As a species of human made artifact, we can think of datasets as having the characteristics of texts. Data is created for an audience. Humanists can, and should interpret data as an authored work and the intentions of the author are worth consideration and exploration. At the same time, the audience of data is also relevant, it is worth thinking about how a given set of data is actually used, understood and how data is interpreted by audiences that it makes its way to. That could well include audiences of other scientists, the general public, government officials, etc. In light of this, one can take a reader response theory approach to data.

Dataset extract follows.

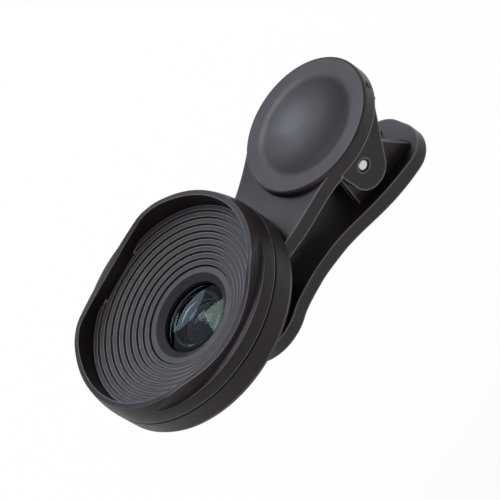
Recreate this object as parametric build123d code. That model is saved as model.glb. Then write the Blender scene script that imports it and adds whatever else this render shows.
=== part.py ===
from build123d import *
import os
from math import acos, atan2, ceil, cos, degrees, hypot, radians, sin, sqrt

# Clip-on lens for a phone, in millimetres.
# The origin is on the optical axis, in the plane where the front jaw's soft ring
# meets the phone. +Z runs out of the lens, +X runs along the clip to the thumb pad.

# Play and gaps
thread_play = 0.06
pin_play = 0.05
pin_tight_play = 0.01
leg_play = 0.05
ear_gap = 0.3
jaw_gap = 0.2
groove_gap = 0.36
seat_gap = 0.05
boss_gap = 0.1
tool_over = 1.0

# Front arm
arm_t = 2.6
lens_end_wall = 2.0
neck_x = 17.6
neck_w = 15.6
neck_leave_angle = 38.0
shoulder_w = 19.0943
shoulder_over = 1.25
pad_meet_angle = 115.0
pad_x = 34.6
pad_r = 11.95
pad_rise = 2.08
# Shares of that rise reached at the shoulder and where the strip runs into the pad
shoulder_rise = 0.5
merge_rise = 0.78
merge_back = 4.8
dish_wall = 3.2
dish_depth = 1.5
dish_blend_r = 4.0
pad_edge_r = 0.45

# Hinge
pin_d = 1.8
pin_setback = 1.0
pin_below_pad = 6.0
pin_recess = 0.15
pin_edge = 0.15
ear_t = 2.5
ear_round_r = 3.5
ear_hang = 4.75
ear_front_angle = 52.0
ear_bore_r = 1.15
ear_bore_depth = 0.4
skirt_r = 2.2
flare_inset = 0.3
lug_t = 1.6
lug_out_w = 9.0
lug_round_r = 3.5
lug_foot_back = 5.2
lug_foot_front = 8.5

# Spring
wire_d = 1.0
coil_r = 2.4
coil_pitch = 1.06
coil_full_turns = 4
leg_reach = 8.0

# Rear arm
rear_t = 2.55
rear_w = 14.0
jaw_end_x = 6.0
jaw_end_r = 8.0
jaw_leave_angle = 70.0
heel_x = 14.5
tail_overhang = 9.4
tail_below_pin = 9.0
tail_corner_r = 5.6
# Shares of the way from the heel to the tail, along and down, with the thickness there
rear_curve = [
    (0.12, 0.05, 1.02),
    (0.23, 0.14, 1.05),
    (0.46, 0.50, 1.10),
    (0.67, 0.78, 1.12),
    (0.80, 0.90, 1.04),
]
spring_seat = 4
tail_tip_share = 0.70

# Soft jaw pads
jaw_ring_t = 2.0
jaw_ring_r = 12.4
jaw_ring_hole_r = 8.6
jaw_ring_edge_r = 0.5
rear_pad_t = 3.95
rear_pad_r = 6.9
rear_pad_edge_r = 1.2
rear_pad_ribs = 5
rear_pad_rib_pitch = 2.2
rear_pad_rib_w = 0.7
rear_pad_rib_depth = 0.5

# Threaded socket insert
insert_r = 11.6
insert_groove_w = 0.8
insert_groove_depth = 0.5

# Macro barrel
grip_r = 19.0
grip_h = 4.2
grip_back_chamfer = 0.7
mount_thread_r = 10.0
nose_r = 8.2
nose_inset = 0.3
macro_ring_h = 0.7
macro_ring_w = 0.6
macro_slot_depth = 0.3
spanner_slot_w = 1.0
macro_air = 0.55
macro_web_t = 0.25
macro_floor_gap = 0.15
grip_wall = 2.6
grip_back_draft = 0.3
grip_edge = 0.15
shoulder_w_over = 0.6
shoulder_slope = 0.3
grip_back_lift = 0.4
grip_back_h = 0.5
macro_glass_r = 6.9
macro_aperture_r = 5.9
macro_glass_edge = 0.9
macro_front_sag = 0.45
macro_back_sag = 0.4

# Hood, its walls and tapers counted in from the grip ring's outside
hood_h = 4.7
hood_dip = 1.46
hood_dip_r = 34.0
hood_dip_blend_r = 8.0
hood_end_drop = 0.45
hood_end_flat = 13.0
hood_base_h = 2.27
hood_bow_r = 20.5
hood_cove_r = 0.9
hood_end_taper = 0.85
hood_side_taper = 1.55
hood_rim_t = 0.7
hood_side_wall = 3.2
hood_end_wall = 1.75
hood_neck_t = 0.35
hood_corner_r = 3.0
wide_thread_h = 3.2
wide_boss_t = 1.2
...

Data are Processable Information

Data can be processed by computers. We can visualize it. We can manipulate it. We can pivot and change our perspective on it. Doing so can help us see things differently. You can process data in a stats package like R to run a range of statistical tests, you can do like Mark Sample and use N+7 on a text. In both cases, you can process information, numerical or textual information, to change your frame of understanding a particular set of data.

Data can Hold Evidentiary Value

As a species of human artifact, as a cultural object, as a kind of text, and as processable information data is open to a range of hermeneutic processes of interpretation. In much the same way that encoding a text is an interpretive act creating, manipulating, transferring, exploring and otherwise making use of a data set is also an interpretive act. In this case, data as an artifact or a text can be thought of as having the same potential evidentiary value of any kind of artifact. That is, analysis, interpretation, exploration and engagement with data can allow one to uncover information, facts, figures, perspectives, meanings, and traces which can be deployed as evidence to support all manner of claims and arguments. I would suggest that data is not a kind of evidence; it is a potential source of information which could hold evidentiary value.